A note about "Geoprivacy" and the TEA's Ontario Butterfly Atlas

The TEA maintains an online Atlas of Butterfly observations for the province of Ontario. The Atlas aggregates observations from a number of sources, including iNaturalist. In recent years, iNaturalist users have made increasing use of the "Geoprivacy" setting to obscure the locations of their observations. In the past, the Ontario Butterfly Atlas was able to include obscured observations if observers granted project curators permission to "see" their hidden locations. In 2021, iNaturalist changed how they handle obscured observations, and now iNaturalist obscures both the location and the date of these observations. Because of this change, and the increasing concern around privacy settings in general, the Ontario Butterfly Atlas will no longer include obscured observations in our database, even when the observer has granted us permission to "see" the precise location/date of these observations.

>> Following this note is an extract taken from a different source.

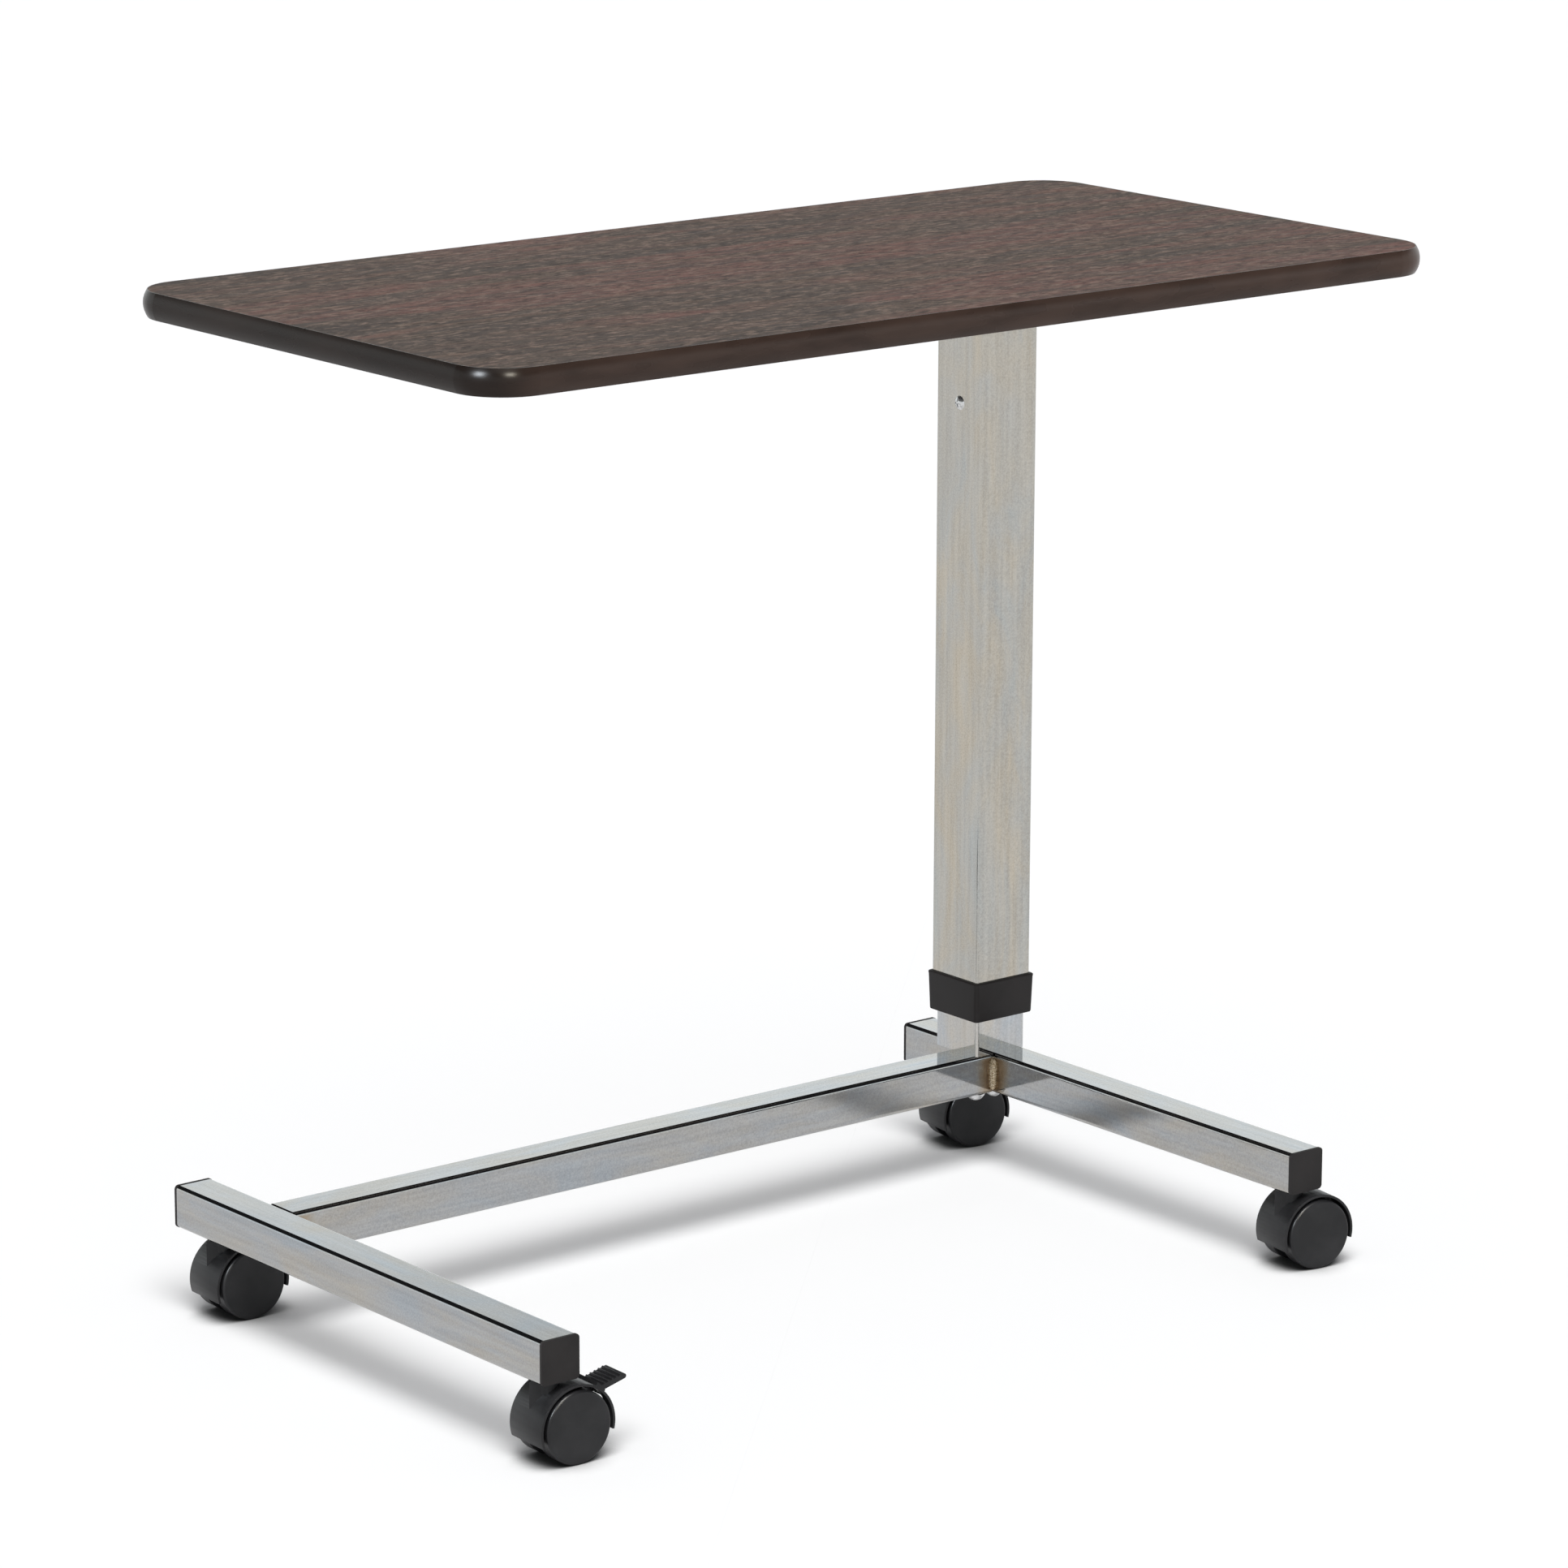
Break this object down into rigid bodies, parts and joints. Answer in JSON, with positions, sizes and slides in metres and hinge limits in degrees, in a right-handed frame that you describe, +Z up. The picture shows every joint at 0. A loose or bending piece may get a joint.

With thousands of observations posted to iNaturalist every year, we don't have the resources to keep track of who is "OK" with the level of information that the Atlas reveals and who is not. The TEA simply can't take the risk of revealing information about observations that observers want or need to keep hidden. Therefore, the safest course of action is for the Atlas is to simply exclude all iNaturalist observations where the Geoprivacy is set to obscured (or private). Long time contributors to the Ontario Butterfly Atlas who want to see their observations included in the Atlas should consider whether obscuring their observations is really necessary. There are certainly a number of circumstances where it's the appropriate thing to do, but only in very rare circumstances is it because the butterfly in question needs "protection".

In summary, if you obscure your observations using the Geoprivacy setting, the Ontario Butterfly Atlas will not include those observations. Furthermore, I will no longer verify the identifications of these observations (because TANSTAAFL).

Please note that this policy will (eventually) be applied retroactively to all observations in the Atlas database, so long term contributors may see some of their older observations "disappear" from the Atlas if those observations have the Geoprivacy setting set to "obscured" or "private".

Also note that I'm not telling anybody that they shouldn't use the Geoprivacy setting. What I'm saying is, if you ask that your observations be obscured, the Atlas project will respect your request. Just consider whether it's what you really want.

For those who are OK with the level of detail revealed by the Butterfly Atlas, but don't want to set the Geoprivacy on their iNat observations to "open", there is a solution. Observers can submit their observations to the Atlas Project using a spreadsheet. Contact me (rcavasin) for details.

Posted on December 17, 2021 02:38 PM by rcavasin rcavasin

Comments

Just to be clear - can you please confirm the steps to reverse previously obscured or private butterfly observations.
If one changes the privacy setting of individual posts to "open" does that allow observations to be properly seen or does it require additional adjustments

Thank you.

Posted by chdonati over 2 years ago

For the observer, all you need to do is to change your Geoprivacy setting for the observations in question. On the Atlas side, it gets complicated as to when/how that change will take effect, since the Atlas doesn't get updated "live".

For old observations (those added to iNat before 2021):

if the observation is in the Atlas, and you set Geoprivacy to "open", there will be no change. The observation remains in the Atlas
if the observation was previously excluded from the Atlas, and you set Geoprivacy to "open", we will attempt to include the observation at some future date, probably at the same time that we are removing all the old observations that have Geoprivacy set to "obscured"

For newer observations, I'm currently processing observations that were added between Jan-Oct 2021. If you set Geoprivacy to "open" at this point, the observations will probably get added at some future date when I perform at "audit". If I get a bunch of people chiming in with "WAIT! I'm changing my Geoprivacy setting to OPEN!!", I'll consider re-doing the download of the 2021 data so that those observations can be included.

Posted by rcavasin over 2 years ago

Thanks, Rick. I will review my posts from this year. I am pretty sure I switched after an earlier conversation with you but will check to make sure. Butterfly sightings are special and I have noticed a change in what I see just in the few years I have been on INat. It is good to have any data possible recorded. Thank you for your considerable investment in the Butterfly Atlas.
Best wishes

Posted by chdonati over 2 years ago

I am increasingly disappointed with iNaturalist for it's poor computer recognition of any species, and it's "democratic" opinion of ID when as many as 4 different experts "opine" differently, some with ridiculous "suggestions", while other recognised experts are beyond dispute. I only wish there was an Ebird for butterflies! Is there not some way I can record butterflies directly to the Ontario atlas? Or am I doing that already? Keith Wickens, Ottawa.

Posted by kawickens over 2 years ago

Hi Keith,
This is a bit off topic, so I will take the discussion to a personal message. I will only comment that IMHO, both the computer vision and the community ID works quite well most of the time (at least for butterflies here in Ontario). Nothing is 100%. Other models implemented by other citizen science websites tend to work very poorly by comparison.